Task details: Return each line of the material verbatim.

Supplied material:
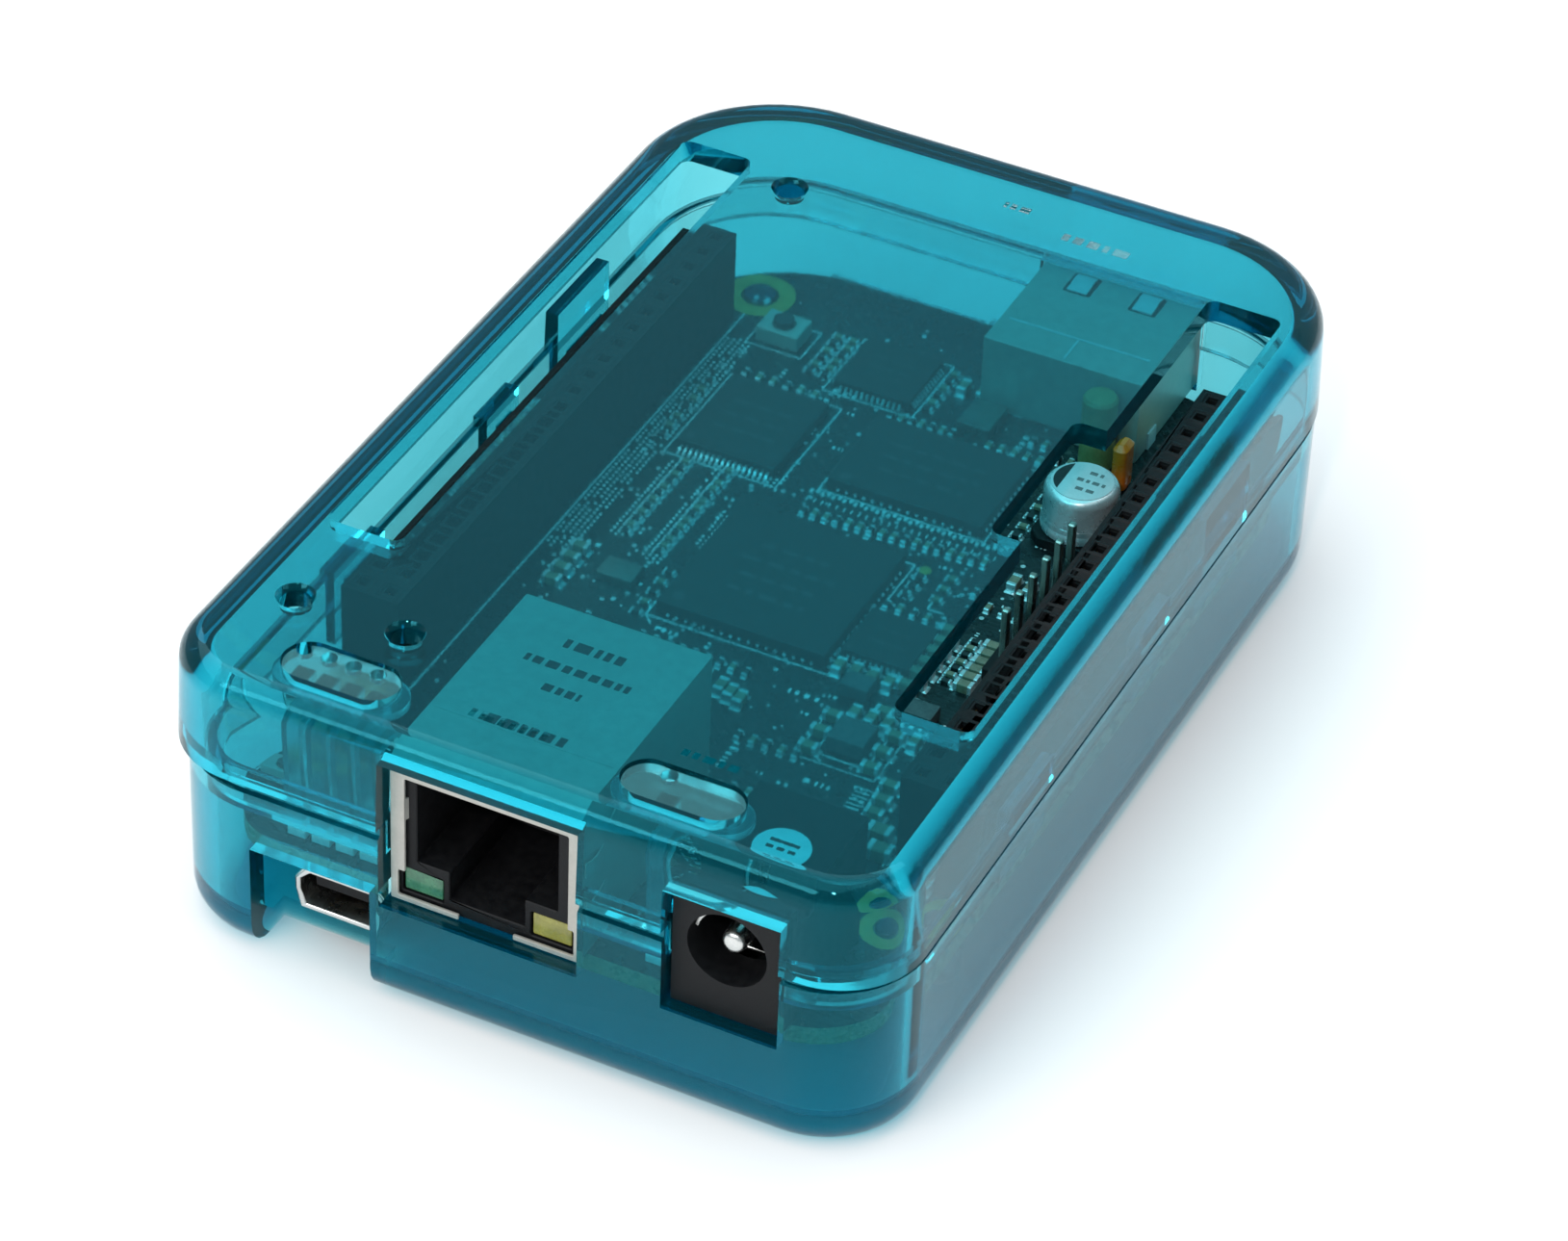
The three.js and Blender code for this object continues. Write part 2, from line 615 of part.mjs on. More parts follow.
// Case, cover and light pipes.
place(device, 'bottom_shell', bottomShell(), 'shell');
place(device, 'top_cover', topCover(), 'shell');
const pipeAtBoard = [0, BOARD_FRONT_Y, 0];
place(device, 'user_light_pipe', lightPipe(USER_WINDOW, USER_LED_X), 'frosted', ...pipeAtBoard);
place(device, 'power_light_pipe', lightPipe(POWER_WINDOW, [POWER_LED_X]), 'frosted', ...pipeAtBoard);

// Board and headers.
place(boardTop, 'circuit_board', circuitBoard(), 'board');
place(boardTop, 'left_header', header(), 'black', -HEADER_X);
place(boardTop, 'right_header', header(), 'black', HEADER_X);
const serialLength = SERIAL_PINS * PITCH;
place(
  boardTop,
  'serial_header',
  box(-SERIAL_W / 2, SERIAL_W / 2, -PITCH / 2, serialLength - PITCH / 2, 0, SERIAL_H),
  'black',
  SERIAL_X,
  SERIAL_FIRST_Y,
);
for (let i = 0; i < SERIAL_PINS; i += 1) {
  const pin = box(-PIN_W / 2, PIN_W / 2, -PIN_W / 2, PIN_W / 2, SERIAL_H, PIN_TOP);
  place(boardTop, `serial_pin_${i + 1}`, pin, 'gold', SERIAL_X, SERIAL_FIRST_Y + i * PITCH);
}

// Sockets on top of the board.
place(boardTop, 'ethernet_shield', ethernetShield(), 'steel', ETHERNET.x, ETHERNET.y);
place(boardTop, 'ethernet_housing', ethernetHousing(), 'black', ETHERNET.x, ETHERNET.y);
for (const [side, name, finish] of [[-1, 'left', 'green'], [1, 'right', 'yellow']]) {
  const { x, y, z } = ETHERNET_LAMP;
  const at = [ETHERNET.x + side * x, ETHERNET.y + y, z];
  place(boardTop, `ethernet_${name}_lamp`, ethernetLamp(), finish, ...at);
}
place(boardTop, 'power_jack_housing', dcJackHousing(), 'black', DC_JACK.x, DC_JACK.y);
place(boardTop, 'power_jack_pin', dcJackPin(), 'nickel', DC_JACK.x, DC_JACK.y);
place(boardTop, 'power_jack_contact', dcJackContact(), 'nickel', DC_JACK.x, DC_JACK.y);
placeFar(boardTop, 'usb_host_shell', rectangularShell(USB_HOST, 0), 'nickel', USB_HOST);
placeFar(boardTop, 'usb_host_tongue', tongue(USB_HOST_TONGUE, USB_HOST), 'black', USB_HOST);

// Sockets under the board.
place(boardUnder, 'mini_usb_shell', miniUsbShell(), 'nickel', MINI_USB.x, MINI_USB.y);
const miniTongue = tongue(MINI_USB_TONGUE, MINI_USB);
place(boardUnder, 'mini_usb_tongue', miniTongue, 'black', MINI_USB.x, MINI_USB.y);
const hdmiShell = rectangularShell(MICRO_HDMI, -MICRO_HDMI.h);
placeFar(boardUnder, 'micro_hdmi_shell', hdmiShell, 'nickel', MICRO_HDMI);
const hdmiTongue = tongue(MICRO_HDMI_TONGUE, MICRO_HDMI);
placeFar(boardUnder, 'micro_hdmi_tongue', hdmiTongue, 'black', MICRO_HDMI);
const cardSocket = rectangularShell(MICRO_SD, -MICRO_SD.h);
placeFar(boardUnder, 'memory_card_socket', cardSocket, 'nickel', MICRO_SD);

// Buttons.
for (const [name, x, y] of SWITCHES) {
  place(boardTop, `${name}_switch_body`, switchBody(), 'nickel', x, y);
  place(boardTop, `${name}_switch_plunger`, switchPlunger(), 'beige', x, y);
}

// Lamps.
USER_LED_X.forEach((x, i) => {
  place(boardTop, `user_led_${i + 1}`, lamp(), 'blue', x, USER_WINDOW.y);
});
place(boardTop, 'power_led', lamp(), 'blue', POWER_LED_X, POWER_WINDOW.y);

// Chips, crystals, coils and the large capacitor.
for (const [name, w, l, h, x, y, finish] of CHIPS) {
  place(boardTop, name, box(-w / 2, w / 2, -l / 2, l / 2, 0, h), finish, x, y);
}
place(boardTop, 'capacitor_base', capacitorBase(), 'black', CAPACITOR.x, CAPACITOR.y);
place(boardTop, 'capacitor_can', capacitorCan(), 'aluminium', CAPACITOR.x, CAPACITOR.y);

export default device;
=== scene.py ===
import math
import random

import bmesh
import bpy
from mathutils import Matrix, Vector


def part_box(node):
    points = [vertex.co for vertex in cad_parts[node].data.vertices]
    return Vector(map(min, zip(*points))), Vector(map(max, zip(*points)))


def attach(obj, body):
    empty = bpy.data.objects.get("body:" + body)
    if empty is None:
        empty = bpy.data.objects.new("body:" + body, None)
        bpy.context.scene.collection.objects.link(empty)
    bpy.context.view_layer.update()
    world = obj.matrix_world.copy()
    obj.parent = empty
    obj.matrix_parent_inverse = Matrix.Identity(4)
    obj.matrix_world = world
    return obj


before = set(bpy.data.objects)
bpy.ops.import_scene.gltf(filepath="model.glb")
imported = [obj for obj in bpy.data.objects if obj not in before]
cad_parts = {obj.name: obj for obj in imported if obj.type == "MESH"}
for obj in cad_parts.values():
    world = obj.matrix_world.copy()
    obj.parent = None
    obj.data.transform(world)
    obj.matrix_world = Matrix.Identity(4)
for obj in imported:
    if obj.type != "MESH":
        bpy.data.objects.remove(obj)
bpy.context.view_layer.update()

MM = 0.001
QUARTER = math.pi / 2
WELD_REACH = 0.004 * MM
FLAT_ANGLE = math.radians(0.4)
NEW_SHARP_ANGLE = math.radians(32)
CAD_SHARP_ANGLE = math.radians(34)
rng = random.Random(11)


def corners_mm(node):
    """A CAD node's lowest and highest corner in millimetres."""
    low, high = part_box(node)
    return low / MM, high / MM


BOARD_LOW, BOARD_HIGH = corners_mm("circuit_board")
BOARD_TOP = BOARD_HIGH.z
BOARD_FRONT = BOARD_LOW.y
COVER_TOP = corners_mm("top_cover")[1].z


def on_board(x, y, z=0.0):
    """A point given from the board's centre line, its network end and its top face."""
    return Vector((x, BOARD_FRONT + y, BOARD_TOP + z))


# ---------------------------------------------------------------- mesh building


def rounded(x, y, sx, sy, radius, steps=3, turn=0.0):
    """A rectangle's outline with round corners, counter-clockwise, as 2-D points."""
    radius = max(min(radius, sx / 2 - 1e-4, sy / 2 - 1e-4), 1e-4)
    points = []
    for corner, (cx, cy) in enumerate([(1, 1), (-1, 1), (-1, -1), (1, -1)]):
        for i in range(steps + 1):
            a = math.radians(90 * corner + 90 * i / steps)
            points.append((cx * (sx / 2 - radius) + radius * math.cos(a),
                           cy * (sy / 2 - radius) + radius * math.sin(a)))
    c, s = math.cos(turn), math.sin(turn)
    return [(x + px * c - py * s, y + px * s + py * c) for px, py in points]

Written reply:
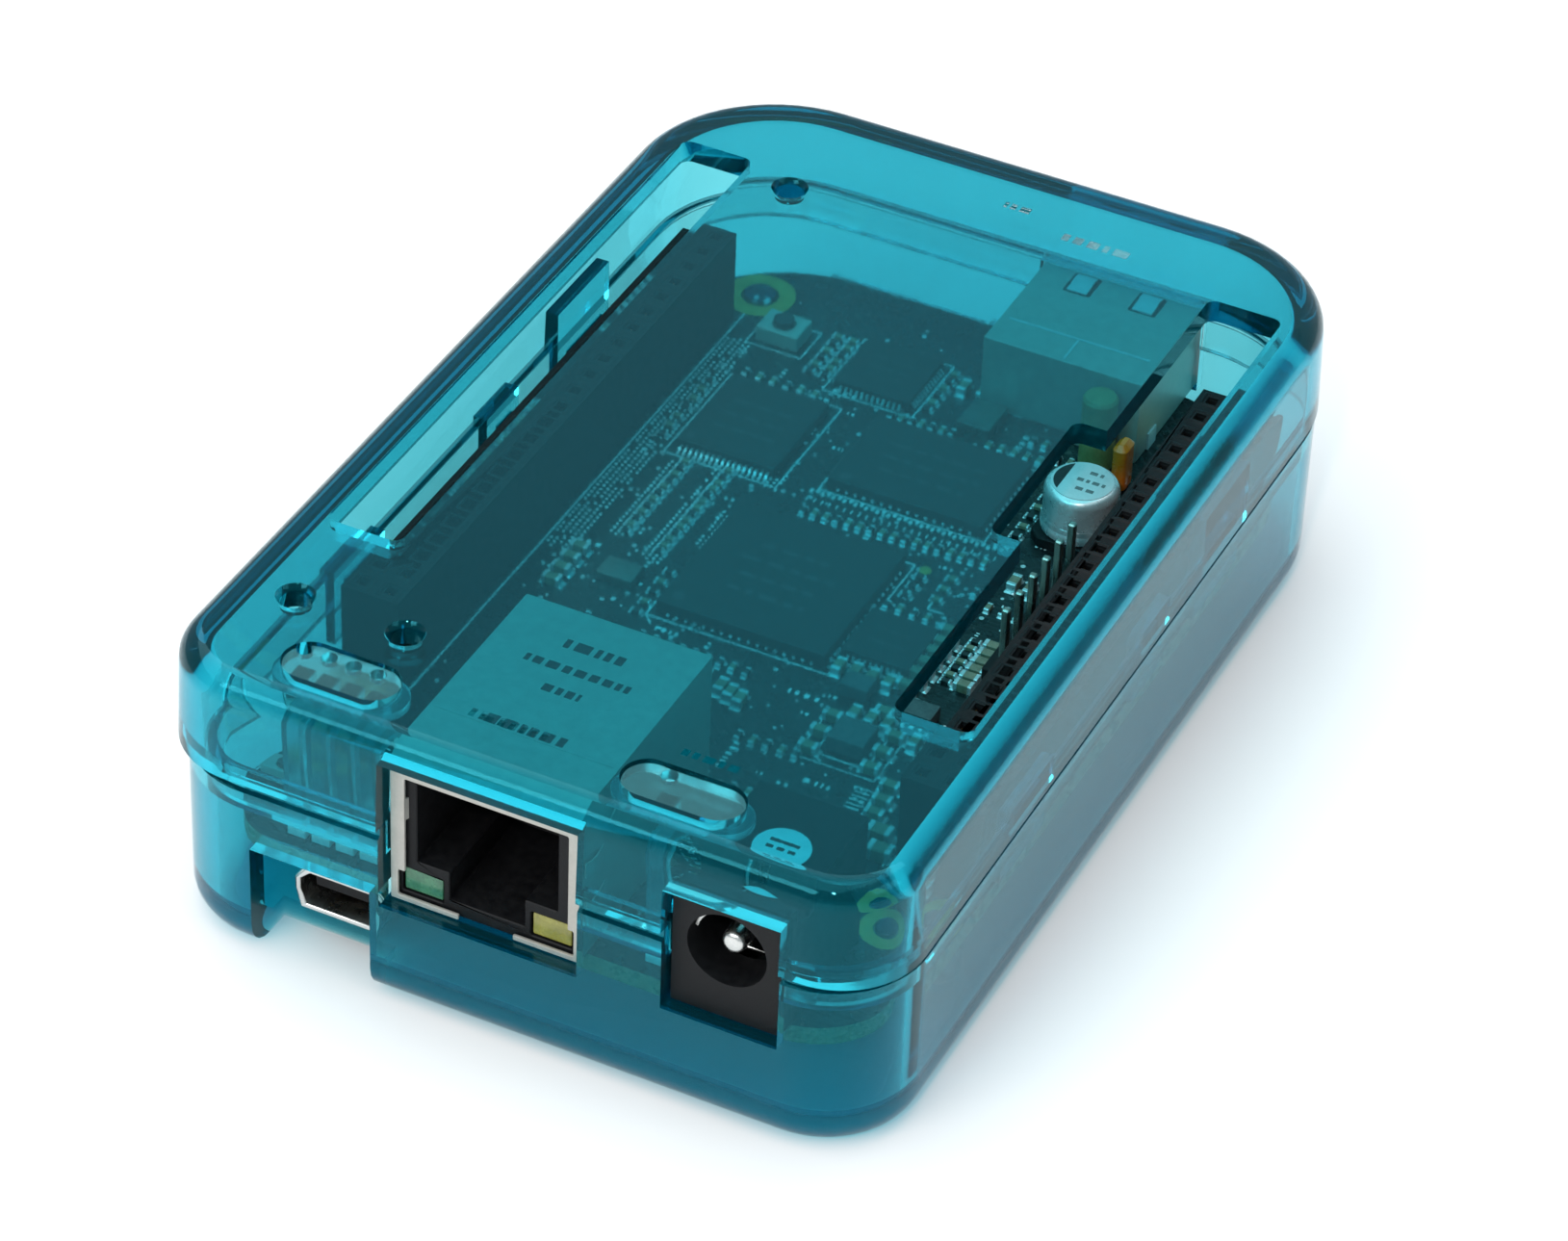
The three.js and Blender code for this object continues. Write part 2, from line 615 of part.mjs on. More parts follow.
// Case, cover and light pipes.
place(device, 'bottom_shell', bottomShell(), 'shell');
place(device, 'top_cover', topCover(), 'shell');
const pipeAtBoard = [0, BOARD_FRONT_Y, 0];
place(device, 'user_light_pipe', lightPipe(USER_WINDOW, USER_LED_X), 'frosted', ...pipeAtBoard);
place(device, 'power_light_pipe', lightPipe(POWER_WINDOW, [POWER_LED_X]), 'frosted', ...pipeAtBoard);

// Board and headers.
place(boardTop, 'circuit_board', circuitBoard(), 'board');
place(boardTop, 'left_header', header(), 'black', -HEADER_X);
place(boardTop, 'right_header', header(), 'black', HEADER_X);
const serialLength = SERIAL_PINS * PITCH;
place(
  boardTop,
  'serial_header',
  box(-SERIAL_W / 2, SERIAL_W / 2, -PITCH / 2, serialLength - PITCH / 2, 0, SERIAL_H),
  'black',
  SERIAL_X,
  SERIAL_FIRST_Y,
);
for (let i = 0; i < SERIAL_PINS; i += 1) {
  const pin = box(-PIN_W / 2, PIN_W / 2, -PIN_W / 2, PIN_W / 2, SERIAL_H, PIN_TOP);
  place(boardTop, `serial_pin_${i + 1}`, pin, 'gold', SERIAL_X, SERIAL_FIRST_Y + i * PITCH);
}

// Sockets on top of the board.
place(boardTop, 'ethernet_shield', ethernetShield(), 'steel', ETHERNET.x, ETHERNET.y);
place(boardTop, 'ethernet_housing', ethernetHousing(), 'black', ETHERNET.x, ETHERNET.y);
for (const [side, name, finish] of [[-1, 'left', 'green'], [1, 'right', 'yellow']]) {
  const { x, y, z } = ETHERNET_LAMP;
  const at = [ETHERNET.x + side * x, ETHERNET.y + y, z];
  place(boardTop, `ethernet_${name}_lamp`, ethernetLamp(), finish, ...at);
}
place(boardTop, 'power_jack_housing', dcJackHousing(), 'black', DC_JACK.x, DC_JACK.y);
place(boardTop, 'power_jack_pin', dcJackPin(), 'nickel', DC_JACK.x, DC_JACK.y);
place(boardTop, 'power_jack_contact', dcJackContact(), 'nickel', DC_JACK.x, DC_JACK.y);
placeFar(boardTop, 'usb_host_shell', rectangularShell(USB_HOST, 0), 'nickel', USB_HOST);
placeFar(boardTop, 'usb_host_tongue', tongue(USB_HOST_TONGUE, USB_HOST), 'black', USB_HOST);

// Sockets under the board.
place(boardUnder, 'mini_usb_shell', miniUsbShell(), 'nickel', MINI_USB.x, MINI_USB.y);
const miniTongue = tongue(MINI_USB_TONGUE, MINI_USB);
place(boardUnder, 'mini_usb_tongue', miniTongue, 'black', MINI_USB.x, MINI_USB.y);
const hdmiShell = rectangularShell(MICRO_HDMI, -MICRO_HDMI.h);
placeFar(boardUnder, 'micro_hdmi_shell', hdmiShell, 'nickel', MICRO_HDMI);
const hdmiTongue = tongue(MICRO_HDMI_TONGUE, MICRO_HDMI);
placeFar(boardUnder, 'micro_hdmi_tongue', hdmiTongue, 'black', MICRO_HDMI);
const cardSocket = rectangularShell(MICRO_SD, -MICRO_SD.h);
placeFar(boardUnder, 'memory_card_socket', cardSocket, 'nickel', MICRO_SD);

// Buttons.
for (const [name, x, y] of SWITCHES) {
  place(boardTop, `${name}_switch_body`, switchBody(), 'nickel', x, y);
  place(boardTop, `${name}_switch_plunger`, switchPlunger(), 'beige', x, y);
}

// Lamps.
USER_LED_X.forEach((x, i) => {
  place(boardTop, `user_led_${i + 1}`, lamp(), 'blue', x, USER_WINDOW.y);
});
place(boardTop, 'power_led', lamp(), 'blue', POWER_LED_X, POWER_WINDOW.y);

// Chips, crystals, coils and the large capacitor.
for (const [name, w, l, h, x, y, finish] of CHIPS) {
  place(boardTop, name, box(-w / 2, w / 2, -l / 2, l / 2, 0, h), finish, x, y);
}
place(boardTop, 'capacitor_base', capacitorBase(), 'black', CAPACITOR.x, CAPACITOR.y);
place(boardTop, 'capacitor_can', capacitorCan(), 'aluminium', CAPACITOR.x, CAPACITOR.y);

export default device;
=== scene.py ===
import math
import random

import bmesh
import bpy
from mathutils import Matrix, Vector


def part_box(node):
    points = [vertex.co for vertex in cad_parts[node].data.vertices]
    return Vector(map(min, zip(*points))), Vector(map(max, zip(*points)))


def attach(obj, body):
    empty = bpy.data.objects.get("body:" + body)
    if empty is None:
        empty = bpy.data.objects.new("body:" + body, None)
        bpy.context.scene.collection.objects.link(empty)
    bpy.context.view_layer.update()
    world = obj.matrix_world.copy()
    obj.parent = empty
    obj.matrix_parent_inverse = Matrix.Identity(4)
    obj.matrix_world = world
    return obj


before = set(bpy.data.objects)
bpy.ops.import_scene.gltf(filepath="model.glb")
imported = [obj for obj in bpy.data.objects if obj not in before]
cad_parts = {obj.name: obj for obj in imported if obj.type == "MESH"}
for obj in cad_parts.values():
    world = obj.matrix_world.copy()
    obj.parent = None
    obj.data.transform(world)
    obj.matrix_world = Matrix.Identity(4)
for obj in imported:
    if obj.type != "MESH":
        bpy.data.objects.remove(obj)
bpy.context.view_layer.update()

MM = 0.001
QUARTER = math.pi / 2
WELD_REACH = 0.004 * MM
FLAT_ANGLE = math.radians(0.4)
NEW_SHARP_ANGLE = math.radians(32)
CAD_SHARP_ANGLE = math.radians(34)
rng = random.Random(11)


def corners_mm(node):
    """A CAD node's lowest and highest corner in millimetres."""
    low, high = part_box(node)
    return low / MM, high / MM


BOARD_LOW, BOARD_HIGH = corners_mm("circuit_board")
BOARD_TOP = BOARD_HIGH.z
BOARD_FRONT = BOARD_LOW.y
COVER_TOP = corners_mm("top_cover")[1].z


def on_board(x, y, z=0.0):
    """A point given from the board's centre line, its network end and its top face."""
    return Vector((x, BOARD_FRONT + y, BOARD_TOP + z))


# ---------------------------------------------------------------- mesh building


def rounded(x, y, sx, sy, radius, steps=3, turn=0.0):
    """A rectangle's outline with round corners, counter-clockwise, as 2-D points."""
    radius = max(min(radius, sx / 2 - 1e-4, sy / 2 - 1e-4), 1e-4)
    points = []
    for corner, (cx, cy) in enumerate([(1, 1), (-1, 1), (-1, -1), (1, -1)]):
        for i in range(steps + 1):
            a = math.radians(90 * corner + 90 * i / steps)
            points.append((cx * (sx / 2 - radius) + radius * math.cos(a),
                           cy * (sy / 2 - radius) + radius * math.sin(a)))
    c, s = math.cos(turn), math.sin(turn)
    return [(x + px * c - py * s, y + px * s + py * c) for px, py in points]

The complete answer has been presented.